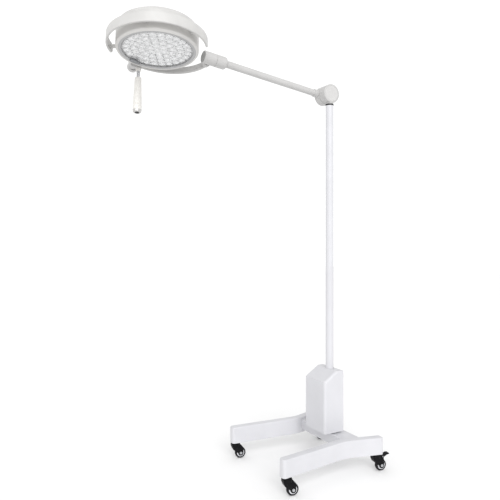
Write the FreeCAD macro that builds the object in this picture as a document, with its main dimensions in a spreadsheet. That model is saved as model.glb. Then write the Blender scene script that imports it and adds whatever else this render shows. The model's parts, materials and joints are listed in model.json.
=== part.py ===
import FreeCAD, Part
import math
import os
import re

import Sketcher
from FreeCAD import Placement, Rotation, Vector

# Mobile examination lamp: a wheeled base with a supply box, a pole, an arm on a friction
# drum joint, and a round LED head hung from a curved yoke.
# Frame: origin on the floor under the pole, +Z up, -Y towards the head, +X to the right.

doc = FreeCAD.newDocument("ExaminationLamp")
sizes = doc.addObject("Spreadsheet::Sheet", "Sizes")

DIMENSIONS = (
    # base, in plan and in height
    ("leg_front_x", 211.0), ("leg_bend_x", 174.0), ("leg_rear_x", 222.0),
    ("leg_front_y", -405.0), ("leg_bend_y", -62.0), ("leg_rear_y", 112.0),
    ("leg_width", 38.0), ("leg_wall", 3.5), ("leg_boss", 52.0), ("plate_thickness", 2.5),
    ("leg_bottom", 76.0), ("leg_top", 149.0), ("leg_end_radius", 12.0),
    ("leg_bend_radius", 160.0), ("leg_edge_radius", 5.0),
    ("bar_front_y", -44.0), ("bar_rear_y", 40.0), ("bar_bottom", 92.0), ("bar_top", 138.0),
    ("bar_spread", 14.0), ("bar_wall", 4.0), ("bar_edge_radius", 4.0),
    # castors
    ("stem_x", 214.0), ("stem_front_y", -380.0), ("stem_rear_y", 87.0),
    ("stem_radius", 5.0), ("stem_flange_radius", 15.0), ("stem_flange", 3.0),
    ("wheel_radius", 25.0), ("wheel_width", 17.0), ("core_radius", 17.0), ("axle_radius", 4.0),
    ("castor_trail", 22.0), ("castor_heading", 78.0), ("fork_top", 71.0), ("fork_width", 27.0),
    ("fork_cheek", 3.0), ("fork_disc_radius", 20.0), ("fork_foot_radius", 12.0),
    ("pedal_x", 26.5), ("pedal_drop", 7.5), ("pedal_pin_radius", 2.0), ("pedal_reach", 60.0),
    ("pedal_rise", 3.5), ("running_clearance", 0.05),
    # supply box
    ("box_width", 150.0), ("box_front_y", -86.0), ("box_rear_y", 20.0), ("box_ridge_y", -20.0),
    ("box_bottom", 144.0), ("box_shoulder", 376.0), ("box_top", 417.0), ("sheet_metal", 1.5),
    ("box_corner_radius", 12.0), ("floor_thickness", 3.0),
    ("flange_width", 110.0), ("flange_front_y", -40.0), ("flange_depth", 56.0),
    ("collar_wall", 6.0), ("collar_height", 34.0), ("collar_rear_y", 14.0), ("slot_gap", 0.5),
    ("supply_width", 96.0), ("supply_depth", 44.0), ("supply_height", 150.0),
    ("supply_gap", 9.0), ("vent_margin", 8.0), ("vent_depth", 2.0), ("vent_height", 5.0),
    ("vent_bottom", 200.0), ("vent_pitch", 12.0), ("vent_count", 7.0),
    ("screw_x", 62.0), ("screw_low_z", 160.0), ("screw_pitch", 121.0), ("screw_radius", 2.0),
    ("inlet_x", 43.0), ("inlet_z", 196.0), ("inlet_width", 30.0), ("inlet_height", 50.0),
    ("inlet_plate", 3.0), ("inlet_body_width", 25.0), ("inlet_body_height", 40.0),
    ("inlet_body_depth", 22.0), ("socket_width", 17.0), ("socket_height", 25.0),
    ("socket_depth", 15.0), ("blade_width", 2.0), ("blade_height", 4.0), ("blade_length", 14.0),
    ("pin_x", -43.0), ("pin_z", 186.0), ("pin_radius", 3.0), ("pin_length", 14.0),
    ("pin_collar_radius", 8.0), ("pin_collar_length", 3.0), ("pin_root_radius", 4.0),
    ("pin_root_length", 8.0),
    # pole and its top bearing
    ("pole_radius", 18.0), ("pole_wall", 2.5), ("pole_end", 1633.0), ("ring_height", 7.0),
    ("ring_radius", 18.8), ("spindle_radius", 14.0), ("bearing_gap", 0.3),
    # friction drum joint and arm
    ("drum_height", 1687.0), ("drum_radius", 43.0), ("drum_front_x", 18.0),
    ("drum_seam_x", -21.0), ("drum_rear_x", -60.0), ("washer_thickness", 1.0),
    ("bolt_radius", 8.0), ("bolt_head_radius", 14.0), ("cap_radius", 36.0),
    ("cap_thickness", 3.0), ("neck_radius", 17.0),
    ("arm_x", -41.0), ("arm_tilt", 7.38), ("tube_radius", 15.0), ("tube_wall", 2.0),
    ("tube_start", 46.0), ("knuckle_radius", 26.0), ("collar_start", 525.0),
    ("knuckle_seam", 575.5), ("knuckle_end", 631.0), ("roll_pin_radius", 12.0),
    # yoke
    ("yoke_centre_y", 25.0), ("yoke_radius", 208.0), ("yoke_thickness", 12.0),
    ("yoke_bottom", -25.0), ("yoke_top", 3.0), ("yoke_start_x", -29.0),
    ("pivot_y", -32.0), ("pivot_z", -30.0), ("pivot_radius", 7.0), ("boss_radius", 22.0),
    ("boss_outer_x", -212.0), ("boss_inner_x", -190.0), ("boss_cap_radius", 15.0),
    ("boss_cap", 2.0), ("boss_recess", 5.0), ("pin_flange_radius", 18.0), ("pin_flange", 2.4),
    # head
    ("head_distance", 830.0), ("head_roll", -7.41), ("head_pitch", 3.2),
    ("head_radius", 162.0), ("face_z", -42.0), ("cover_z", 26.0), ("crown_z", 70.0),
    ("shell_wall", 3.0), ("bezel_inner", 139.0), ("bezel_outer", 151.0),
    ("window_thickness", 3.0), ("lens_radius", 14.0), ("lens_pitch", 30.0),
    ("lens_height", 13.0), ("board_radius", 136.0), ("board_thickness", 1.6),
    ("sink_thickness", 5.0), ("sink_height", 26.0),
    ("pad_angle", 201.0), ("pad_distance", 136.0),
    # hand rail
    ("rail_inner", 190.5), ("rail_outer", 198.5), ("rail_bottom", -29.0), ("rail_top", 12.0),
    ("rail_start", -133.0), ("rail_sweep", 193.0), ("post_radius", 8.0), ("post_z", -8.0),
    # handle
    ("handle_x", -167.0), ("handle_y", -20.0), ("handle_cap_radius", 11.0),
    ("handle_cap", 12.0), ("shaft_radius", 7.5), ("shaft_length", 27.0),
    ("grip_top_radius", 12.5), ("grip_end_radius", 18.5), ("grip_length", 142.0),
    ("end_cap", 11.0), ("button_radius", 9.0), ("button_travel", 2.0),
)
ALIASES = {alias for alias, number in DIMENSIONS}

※

## The exercise
Extract all the material, leaving every line as it is.

## Response below
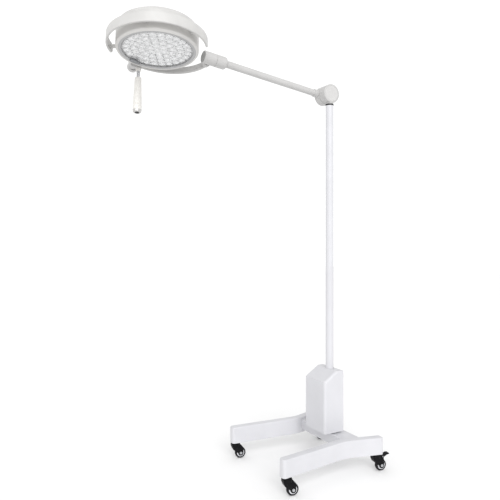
Write the FreeCAD macro that builds the object in this picture as a document, with its main dimensions in a spreadsheet. That model is saved as model.glb. Then write the Blender scene script that imports it and adds whatever else this render shows. The model's parts, materials and joints are listed in model.json.
=== part.py ===
import FreeCAD, Part
import math
import os
import re

import Sketcher
from FreeCAD import Placement, Rotation, Vector

# Mobile examination lamp: a wheeled base with a supply box, a pole, an arm on a friction
# drum joint, and a round LED head hung from a curved yoke.
# Frame: origin on the floor under the pole, +Z up, -Y towards the head, +X to the right.

doc = FreeCAD.newDocument("ExaminationLamp")
sizes = doc.addObject("Spreadsheet::Sheet", "Sizes")

DIMENSIONS = (
    # base, in plan and in height
    ("leg_front_x", 211.0), ("leg_bend_x", 174.0), ("leg_rear_x", 222.0),
    ("leg_front_y", -405.0), ("leg_bend_y", -62.0), ("leg_rear_y", 112.0),
    ("leg_width", 38.0), ("leg_wall", 3.5), ("leg_boss", 52.0), ("plate_thickness", 2.5),
    ("leg_bottom", 76.0), ("leg_top", 149.0), ("leg_end_radius", 12.0),
    ("leg_bend_radius", 160.0), ("leg_edge_radius", 5.0),
    ("bar_front_y", -44.0), ("bar_rear_y", 40.0), ("bar_bottom", 92.0), ("bar_top", 138.0),
    ("bar_spread", 14.0), ("bar_wall", 4.0), ("bar_edge_radius", 4.0),
    # castors
    ("stem_x", 214.0), ("stem_front_y", -380.0), ("stem_rear_y", 87.0),
    ("stem_radius", 5.0), ("stem_flange_radius", 15.0), ("stem_flange", 3.0),
    ("wheel_radius", 25.0), ("wheel_width", 17.0), ("core_radius", 17.0), ("axle_radius", 4.0),
    ("castor_trail", 22.0), ("castor_heading", 78.0), ("fork_top", 71.0), ("fork_width", 27.0),
    ("fork_cheek", 3.0), ("fork_disc_radius", 20.0), ("fork_foot_radius", 12.0),
    ("pedal_x", 26.5), ("pedal_drop", 7.5), ("pedal_pin_radius", 2.0), ("pedal_reach", 60.0),
    ("pedal_rise", 3.5), ("running_clearance", 0.05),
    # supply box
    ("box_width", 150.0), ("box_front_y", -86.0), ("box_rear_y", 20.0), ("box_ridge_y", -20.0),
    ("box_bottom", 144.0), ("box_shoulder", 376.0), ("box_top", 417.0), ("sheet_metal", 1.5),
    ("box_corner_radius", 12.0), ("floor_thickness", 3.0),
    ("flange_width", 110.0), ("flange_front_y", -40.0), ("flange_depth", 56.0),
    ("collar_wall", 6.0), ("collar_height", 34.0), ("collar_rear_y", 14.0), ("slot_gap", 0.5),
    ("supply_width", 96.0), ("supply_depth", 44.0), ("supply_height", 150.0),
    ("supply_gap", 9.0), ("vent_margin", 8.0), ("vent_depth", 2.0), ("vent_height", 5.0),
    ("vent_bottom", 200.0), ("vent_pitch", 12.0), ("vent_count", 7.0),
    ("screw_x", 62.0), ("screw_low_z", 160.0), ("screw_pitch", 121.0), ("screw_radius", 2.0),
    ("inlet_x", 43.0), ("inlet_z", 196.0), ("inlet_width", 30.0), ("inlet_height", 50.0),
    ("inlet_plate", 3.0), ("inlet_body_width", 25.0), ("inlet_body_height", 40.0),
    ("inlet_body_depth", 22.0), ("socket_width", 17.0), ("socket_height", 25.0),
    ("socket_depth", 15.0), ("blade_width", 2.0), ("blade_height", 4.0), ("blade_length", 14.0),
    ("pin_x", -43.0), ("pin_z", 186.0), ("pin_radius", 3.0), ("pin_length", 14.0),
    ("pin_collar_radius", 8.0), ("pin_collar_length", 3.0), ("pin_root_radius", 4.0),
    ("pin_root_length", 8.0),
    # pole and its top bearing
    ("pole_radius", 18.0), ("pole_wall", 2.5), ("pole_end", 1633.0), ("ring_height", 7.0),
    ("ring_radius", 18.8), ("spindle_radius", 14.0), ("bearing_gap", 0.3),
    # friction drum joint and arm
    ("drum_height", 1687.0), ("drum_radius", 43.0), ("drum_front_x", 18.0),
    ("drum_seam_x", -21.0), ("drum_rear_x", -60.0), ("washer_thickness", 1.0),
    ("bolt_radius", 8.0), ("bolt_head_radius", 14.0), ("cap_radius", 36.0),
    ("cap_thickness", 3.0), ("neck_radius", 17.0),
    ("arm_x", -41.0), ("arm_tilt", 7.38), ("tube_radius", 15.0), ("tube_wall", 2.0),
    ("tube_start", 46.0), ("knuckle_radius", 26.0), ("collar_start", 525.0),
    ("knuckle_seam", 575.5), ("knuckle_end", 631.0), ("roll_pin_radius", 12.0),
    # yoke
    ("yoke_centre_y", 25.0), ("yoke_radius", 208.0), ("yoke_thickness", 12.0),
    ("yoke_bottom", -25.0), ("yoke_top", 3.0), ("yoke_start_x", -29.0),
    ("pivot_y", -32.0), ("pivot_z", -30.0), ("pivot_radius", 7.0), ("boss_radius", 22.0),
    ("boss_outer_x", -212.0), ("boss_inner_x", -190.0), ("boss_cap_radius", 15.0),
    ("boss_cap", 2.0), ("boss_recess", 5.0), ("pin_flange_radius", 18.0), ("pin_flange", 2.4),
    # head
    ("head_distance", 830.0), ("head_roll", -7.41), ("head_pitch", 3.2),
    ("head_radius", 162.0), ("face_z", -42.0), ("cover_z", 26.0), ("crown_z", 70.0),
    ("shell_wall", 3.0), ("bezel_inner", 139.0), ("bezel_outer", 151.0),
    ("window_thickness", 3.0), ("lens_radius", 14.0), ("lens_pitch", 30.0),
    ("lens_height", 13.0), ("board_radius", 136.0), ("board_thickness", 1.6),
    ("sink_thickness", 5.0), ("sink_height", 26.0),
    ("pad_angle", 201.0), ("pad_distance", 136.0),
    # hand rail
    ("rail_inner", 190.5), ("rail_outer", 198.5), ("rail_bottom", -29.0), ("rail_top", 12.0),
    ("rail_start", -133.0), ("rail_sweep", 193.0), ("post_radius", 8.0), ("post_z", -8.0),
    # handle
    ("handle_x", -167.0), ("handle_y", -20.0), ("handle_cap_radius", 11.0),
    ("handle_cap", 12.0), ("shaft_radius", 7.5), ("shaft_length", 27.0),
    ("grip_top_radius", 12.5), ("grip_end_radius", 18.5), ("grip_length", 142.0),
    ("end_cap", 11.0), ("button_radius", 9.0), ("button_travel", 2.0),
)
ALIASES = {alias for alias, number in DIMENSIONS}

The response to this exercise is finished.